Ile walk, oprócz nadchodzącej, planuje pan jeszcze "zrobić" w tym roku?

- W Sopocie oczywiście już jest "zaklepana" oraz na pewno na MFC w Nowej Soli. Marzy mi się więc zakończenie tego roku z rekordem 3-0-0 w MMA. Kolejny rok to już więcej walk, bo w tym zacząłem dosyć późno, bo w kwietniu, więc nie miałem zbytnio czasu na więcej bitw. W 2015 chciałbym stoczyć 5-6 walk.

Przy jakim utworze planuje pan wyjść do walki 16 sierpnia?

- Zawsze będę wychodził przy autorskim projekcie Krzysztofa Polaka i Dj'a Drzewo.
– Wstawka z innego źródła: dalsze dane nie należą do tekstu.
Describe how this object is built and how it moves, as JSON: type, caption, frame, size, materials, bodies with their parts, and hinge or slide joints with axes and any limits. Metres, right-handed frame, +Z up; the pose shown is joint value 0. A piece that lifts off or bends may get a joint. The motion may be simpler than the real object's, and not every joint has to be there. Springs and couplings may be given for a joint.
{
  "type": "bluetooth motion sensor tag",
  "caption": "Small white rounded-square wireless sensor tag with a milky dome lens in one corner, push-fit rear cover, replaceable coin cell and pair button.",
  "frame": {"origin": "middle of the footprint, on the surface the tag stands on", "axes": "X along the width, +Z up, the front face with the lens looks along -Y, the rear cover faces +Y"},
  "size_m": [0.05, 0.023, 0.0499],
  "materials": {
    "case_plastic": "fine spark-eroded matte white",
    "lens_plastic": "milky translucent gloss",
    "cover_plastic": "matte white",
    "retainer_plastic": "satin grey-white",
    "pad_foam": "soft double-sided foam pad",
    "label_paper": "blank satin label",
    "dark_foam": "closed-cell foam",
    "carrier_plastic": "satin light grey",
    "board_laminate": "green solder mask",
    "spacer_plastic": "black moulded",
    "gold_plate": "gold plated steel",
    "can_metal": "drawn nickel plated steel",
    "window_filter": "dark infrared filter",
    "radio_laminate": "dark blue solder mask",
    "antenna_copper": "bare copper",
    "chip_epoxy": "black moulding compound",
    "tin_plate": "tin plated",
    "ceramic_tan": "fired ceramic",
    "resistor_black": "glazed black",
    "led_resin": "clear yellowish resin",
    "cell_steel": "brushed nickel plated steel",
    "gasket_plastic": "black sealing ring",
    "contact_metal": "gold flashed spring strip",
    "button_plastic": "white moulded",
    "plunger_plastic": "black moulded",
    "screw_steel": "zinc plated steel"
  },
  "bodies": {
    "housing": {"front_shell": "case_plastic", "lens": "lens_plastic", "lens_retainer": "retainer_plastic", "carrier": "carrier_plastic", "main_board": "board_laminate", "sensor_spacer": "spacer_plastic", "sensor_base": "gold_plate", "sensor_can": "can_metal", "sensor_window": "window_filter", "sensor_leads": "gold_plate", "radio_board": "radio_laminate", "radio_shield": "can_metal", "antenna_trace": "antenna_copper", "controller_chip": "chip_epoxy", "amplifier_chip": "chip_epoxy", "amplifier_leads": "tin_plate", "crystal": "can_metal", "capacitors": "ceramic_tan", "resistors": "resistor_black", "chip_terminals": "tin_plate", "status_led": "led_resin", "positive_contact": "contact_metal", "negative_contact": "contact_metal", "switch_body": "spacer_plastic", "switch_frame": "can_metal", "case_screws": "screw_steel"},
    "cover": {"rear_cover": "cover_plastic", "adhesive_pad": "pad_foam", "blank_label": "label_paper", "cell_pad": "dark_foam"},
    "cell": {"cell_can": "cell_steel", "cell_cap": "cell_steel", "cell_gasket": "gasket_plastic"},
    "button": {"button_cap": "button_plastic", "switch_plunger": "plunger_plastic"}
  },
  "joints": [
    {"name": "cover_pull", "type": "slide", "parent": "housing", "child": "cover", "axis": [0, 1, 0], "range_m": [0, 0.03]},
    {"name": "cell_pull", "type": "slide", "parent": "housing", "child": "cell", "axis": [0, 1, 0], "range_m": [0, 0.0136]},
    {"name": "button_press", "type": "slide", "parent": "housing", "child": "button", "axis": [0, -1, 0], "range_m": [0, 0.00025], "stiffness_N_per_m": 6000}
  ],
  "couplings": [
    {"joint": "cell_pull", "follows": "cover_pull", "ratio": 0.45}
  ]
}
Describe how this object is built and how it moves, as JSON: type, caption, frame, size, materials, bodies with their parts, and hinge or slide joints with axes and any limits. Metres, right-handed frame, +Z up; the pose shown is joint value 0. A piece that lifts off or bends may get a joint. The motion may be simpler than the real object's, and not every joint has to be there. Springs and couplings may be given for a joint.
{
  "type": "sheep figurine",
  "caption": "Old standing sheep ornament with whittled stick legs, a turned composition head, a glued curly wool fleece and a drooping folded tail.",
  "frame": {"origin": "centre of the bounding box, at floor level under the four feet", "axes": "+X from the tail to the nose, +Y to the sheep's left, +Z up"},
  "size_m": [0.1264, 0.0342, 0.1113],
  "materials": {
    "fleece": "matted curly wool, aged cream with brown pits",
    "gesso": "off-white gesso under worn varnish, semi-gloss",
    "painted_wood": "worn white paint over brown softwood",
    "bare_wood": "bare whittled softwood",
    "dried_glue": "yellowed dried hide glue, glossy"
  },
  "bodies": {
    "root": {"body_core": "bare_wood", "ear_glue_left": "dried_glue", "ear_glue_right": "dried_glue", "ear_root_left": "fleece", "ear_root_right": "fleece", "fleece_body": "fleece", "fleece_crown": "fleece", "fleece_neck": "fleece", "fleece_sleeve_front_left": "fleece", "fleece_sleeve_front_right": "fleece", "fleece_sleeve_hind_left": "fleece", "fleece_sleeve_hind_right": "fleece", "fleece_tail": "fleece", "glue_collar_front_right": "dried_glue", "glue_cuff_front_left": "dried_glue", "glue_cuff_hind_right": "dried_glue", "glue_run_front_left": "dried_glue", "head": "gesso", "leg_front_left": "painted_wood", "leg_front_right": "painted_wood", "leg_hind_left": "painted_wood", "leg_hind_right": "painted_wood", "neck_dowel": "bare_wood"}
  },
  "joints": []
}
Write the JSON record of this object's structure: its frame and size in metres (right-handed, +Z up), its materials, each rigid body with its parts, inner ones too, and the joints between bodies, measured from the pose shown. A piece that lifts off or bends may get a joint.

To jest zremiksowana Haka wojenna wykonywana przez nowozelandzkich rugbystów. Wiąże się to ze starą tradycją, której opis można łatwo znaleźć w książce. Głównie chodzi o to, że przed każdym bojem wykonywali ją, aby przestraszyć i pokazać swoją siłę przeciwnikowi. Jak wiadomo rugby jest bliskie memu sercu, jak również zielonogórska drużyna RCZG.